GUIDED BY PERSONAL EXPERIENCE
Smoking seems to be one of those policy issues where Americans are guided by their own experiences or those of family members. Many Americans know someone who smoked cigarettes for 30 years but managed to quit. Many others know people who still can’t quit smoking and are now dying of emphysema.
But most Americans do not seem inclined to see the tobacco companies as the sole villains in this drama.
A survey by the Gallup organization last year found that 52 percent of those polled said that because the cigarette companies put warning labels on their products, they are absolved of culpability for smoking-related illness.
The McCain bill did not generate a wave of public enthusiasm to sweep it into law, even after industry documents were made public that showed how tobacco company executives had lied to Congress about the addictiveness of nicotine.
If the issue is teen smoking, McCain’s measure may have appeared too ambitious and wide of the mark.
Or as one of my readers, John Murphy of Hattiesburg, Miss., told me in an e-mail Thursday, “I smoked all through high school just because I thought it was cool and a lot of my friends did it. Besides, it gave us something to do when we couldn’t get our hands on any alcohol. ... Kids are going to try different things. It’s a part of growing up. Sooner or later, they’ll figure out what’s for them and what’s not for them.”

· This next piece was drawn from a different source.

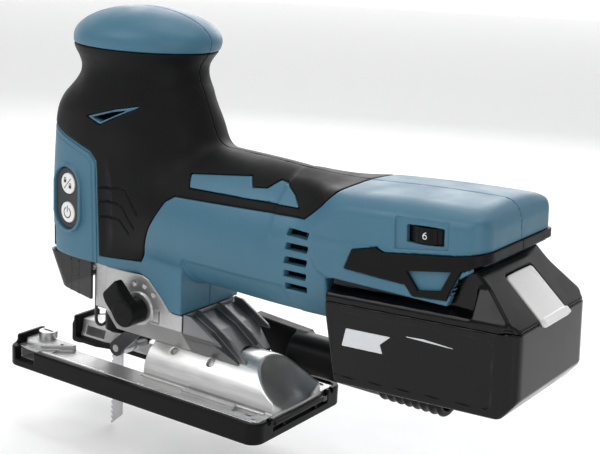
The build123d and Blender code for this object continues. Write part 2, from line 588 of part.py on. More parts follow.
def make_deck_parts():
    """Rubber band, dial, terminals and controller in the battery holder."""
    band = side_prism(BAND_OUTLINE, 60) - side_prism(BAND_FLAT, 60)
    band = band & on_deck(deck_plan(-1.2, DECK_REAR, 15.2, (80, 140)))
    keep("rubber_band", band - on_deck(deck_plan(0, DECK_REAR, 14.0, (70, 150))))
    dial = rod_z(*DIAL, DIAL_Z, DIAL_R)
    for i in range(24):
        angle = radians(15 * i)
        x, y = DIAL[0] + 12.0 * cos(angle), DIAL[1] + 12.0 * sin(angle)
        dial = dial - rod_z(x, y, (110, 126), 0.8)
    keep("speed_dial", on_deck(dial))
    board = block((165, 222), (-10, 28), (119.5, 121.1)) + block((176, 205), (-6, 20), (121.1, 127))
    keep("controller_board", on_deck(board))
    block_form = block((166, 184), (-13.5, 13.5), (102.0, 114.4))
    for y in CONTACT_Y:
        block_form = block_form + block((183, 196), (y - 0.5, y + 0.5), (102.6, 105.8))
    keep("terminal_block", on_deck(block_form))
    screws = []
    for x, z, y in SCREWS:
        screws.append(rod_y(x, (y - 14.0, y - 2.4), z, 2.0) + rod_y(x, (y - 2.5, y), z, 3.4))
    keep("housing_screws", Compound(children=screws))


def battery_shell():
    """Level outer form of the battery: a block with a sloping rear shoulder."""
    outline = [(BATTERY_FRONT + 4.6, BATTERY_BOTTOM + 2), (BATTERY_FRONT + 7.0, BATTERY_BOTTOM),
               (BATTERY_BACK - 7.0, BATTERY_BOTTOM), (BATTERY_BACK, BATTERY_BOTTOM + 8.0),
               (BATTERY_BACK, SHOULDER[1][1]), SHOULDER[0], (SHOULDER[0][0], BATTERY_TOP),
               (BATTERY_FRONT, BATTERY_TOP), (BATTERY_FRONT, BATTERY_SEAM)]
    return side_prism(outline, BATTERY_HALF) & battery_plan(0, 12.0)


def battery_plan(inset, corner):
    """Upright block over the battery's plan, with its rear corners rounded."""
    half = BATTERY_HALF - inset
    plan = block((BATTERY_FRONT - 5, BATTERY_BACK - inset), (-half, half), (0, 200))
    return fillet(plan.edges().filter_by(Axis.Z).group_by(Axis.X)[-1], corner)


SHOULDER = ((232.5, 101.5), (BATTERY_BACK, 84.0))   # top and bottom of the rear slope
SLOPE = degrees(atan2(SHOULDER[0][1] - SHOULDER[1][1], SHOULDER[1][0] - SHOULDER[0][0]))


def on_shoulder(shape):
    """Put a shape drawn with +X down the slope and +Z out of it at the slope's middle."""
    x = (SHOULDER[0][0] + SHOULDER[1][0]) / 2
    z = (SHOULDER[0][1] + SHOULDER[1][1]) / 2
    return Pos(x, 0, z) * Rot(0, SLOPE, 0) * shape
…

Murphy added: “If people think that jacking up cigarette prices a buck-ten is going to make kids stop and say, ‘hey, I just can’t afford to spend that kind of money on a pack of cigarettes,’ then they are sadly mistaken. I mean what else are they going to spend their money on? Rent, energy bills, long-term investments?”
If enough voters share Murphy’s skepticism, then the tobacco issue will end up having only a small impact on Election Day.